Impact area What the bill does Effect from my perspective Good / Bad
Economic—taxpayer/appropriations Creates a medal and an unpaid commission; no explicit appropriation or survivor benefit authorization. Near‑term federal costs are modest (design, minting, admin). The bigger risk is crowding attention away from urgently needed, funded survivor support. Mixed (symbolic good, practical risk)
Economic—my income/assets/lifestyle No direct effect; potential time diverted to help families navigate new recognition without added aid. Opportunity cost for veteran advocates and nonprofits; more ceremonies, same needs. Bad
Operational for survivors No automatic linkage to counseling, funeral travel, case management, or benefit intake. Families gain a medal but still face paperwork and bills alone. That betrays the promise of care after sacrifice. Bad
Process and fairness Eligibility can be denied after an “official finding of wrongdoing,” with the new commission making final determinations; standards and timelines are undefined. Risk of inconsistent, politicized outcomes; potential retraumatization during investigations and appeals. Bad
Morale and social cohesion Public recognition of fallen first responders can strengthen community support and remembrance. Ceremony can unite communities and validate service. Good
Duplication/fragmentation Creates a new honor regime separate from existing recognition and survivor‑support channels. More silos, more confusion for families; unclear coordination. Bad
Defense and national resilience lens Honoring service is necessary, but strength is measured by how we care for the fallen’s families. Without concrete benefits, signals ring hollow; respect is proved in budgets and delivery. Bad net
03 · Section

Economic impact (business, income/assets, lifestyle)

Bottom line: minimal federal outlay, meaningful opportunity costs, and a risk of substituting symbolism for funded care.

  • For taxpayers: modest recurring costs (medal production, administrative review, ceremony logistics). No explicit funding stream means agencies must absorb work—delays elsewhere are likely.
  • For my work as a veteran advocate: more family outreach around ceremonies, but without resources to solve grief, housing, or childcare pressures—time away from delivering real assistance.
  • For private sector: a narrow benefit to medal manufacturers and event vendors; no broader economic stimulus.
04 · Section

Social impact on communities and vulnerable populations

Recognition can heal, but only when matched with care.

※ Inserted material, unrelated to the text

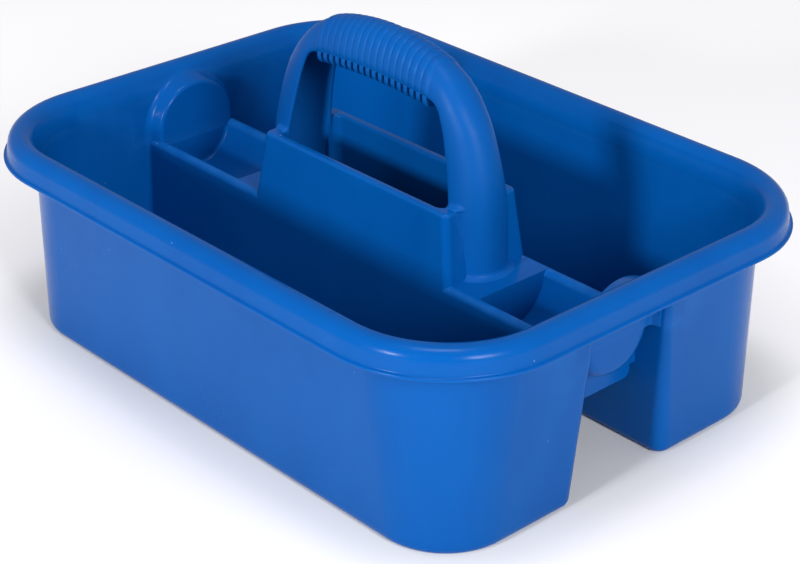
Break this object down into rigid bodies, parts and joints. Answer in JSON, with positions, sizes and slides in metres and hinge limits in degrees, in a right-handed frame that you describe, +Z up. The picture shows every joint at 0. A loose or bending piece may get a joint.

  • Families of the fallen: A medal validates sacrifice, but unmet financial and mental‑health needs persist. Without counseling, childcare, and travel support, ceremonies can add stress.
  • Rural and under‑resourced departments: Greater risk of disputed “wrongdoing” determinations, uneven documentation, and slower case resolution—compounding inequities.
  • Veteran first responders: Many wear both uniforms. They and their survivors need coordinated access to counseling and benefits across systems, not another silo.
  • Community cohesion: Public remembrance days and medal presentations can strengthen trust and volunteerism if implemented with transparency and clear criteria.
05 · Section

Environmental impact and sustainability

Negligible environmental footprint relative to larger federal programs.

  • Physical medals and ceremonies have a small materials and travel footprint.
  • If procurement occurs, encourage recycled metals, minimal packaging, and regional ceremony scheduling to reduce travel emissions.
06 · Section

Long‑term vs. short‑term effects

  1. Short‑term: Media attention and momentary morale lift; new administrative workload to stand up the commission and award process.
  2. Medium‑term: Case backlogs if standards and timelines are not codified; inconsistent denials create anger and litigation risk.
  3. Long‑term: Either a respected, fair honor embedded in a true survivor‑care pipeline (if amended), or a seldom‑noticed medal that families view as a substitute for help (if not).
07 · Section

Unintended consequences and risks

  • Politicization of eligibility decisions, especially in high‑profile deaths or during election cycles.
  • Retraumatization of families by multi‑year investigative reviews with no guaranteed timeline or appeal process outside the commission.
  • Confusion when eligibility standards clash with departmental policies; lack of independent review could entrench local bias.
  • Creation of a parallel recognition track that fragments data and delays survivor‑benefit intake.
08 · Section

Amendments I would require to support this bill

Promises kept mean benefits delivered. Pair the medal to care, or don’t pass it.

  • Attach benefits: Make the medal an automatic trigger for a survivor‑support package—grief counseling (no copay), funeral travel and lodging grants, and case‑management for surviving spouses/guardians for at least 12 months.
  • Integrate systems: Mandate a one‑stop intake that screens survivors for all relevant federal, state, and local survivor programs; require interagency data‑sharing and a single point of contact for each family.
  • Fund it: Authorize and appropriate dedicated dollars for counseling, travel, and administration; prohibit reprogramming from existing survivor‑benefit lines to cover medal costs.
  • Due process: Define “official finding of wrongdoing,” require an independent review standard, publish evidentiary thresholds, and guarantee timelines (e.g., 90‑day initial decision, 45‑day appeal).
  • Transparency: Publish annual metrics—applications, approvals/denials with reasons, mean time to decision, geographic distribution, and demographic breakdown—to surface inequities.
  • Family choice: Allow survivors to defer or decline public ceremonies without affecting access to any benefits.
09 · Section

Procedural context as of December 20, 2025

On December 18, 2025, the bill was ordered to be reported by voice vote after a committee mark‑up. It has not yet become law.

  • Expect a substitute text from the committee; amendments above can be incorporated at this stage.
  • If leadership advances the bill quickly, pairing it with a survivor‑benefits measure in the same package would align honor with help.
10 · Section

Bottom line stance

Overall view of H.R. 3497
Unfavorable as written
Would support if amended with funded survivor care and due‑process safeguards?
Yes
Core principle
Honor must be matched by help; ceremonies do not pay bills or heal trauma.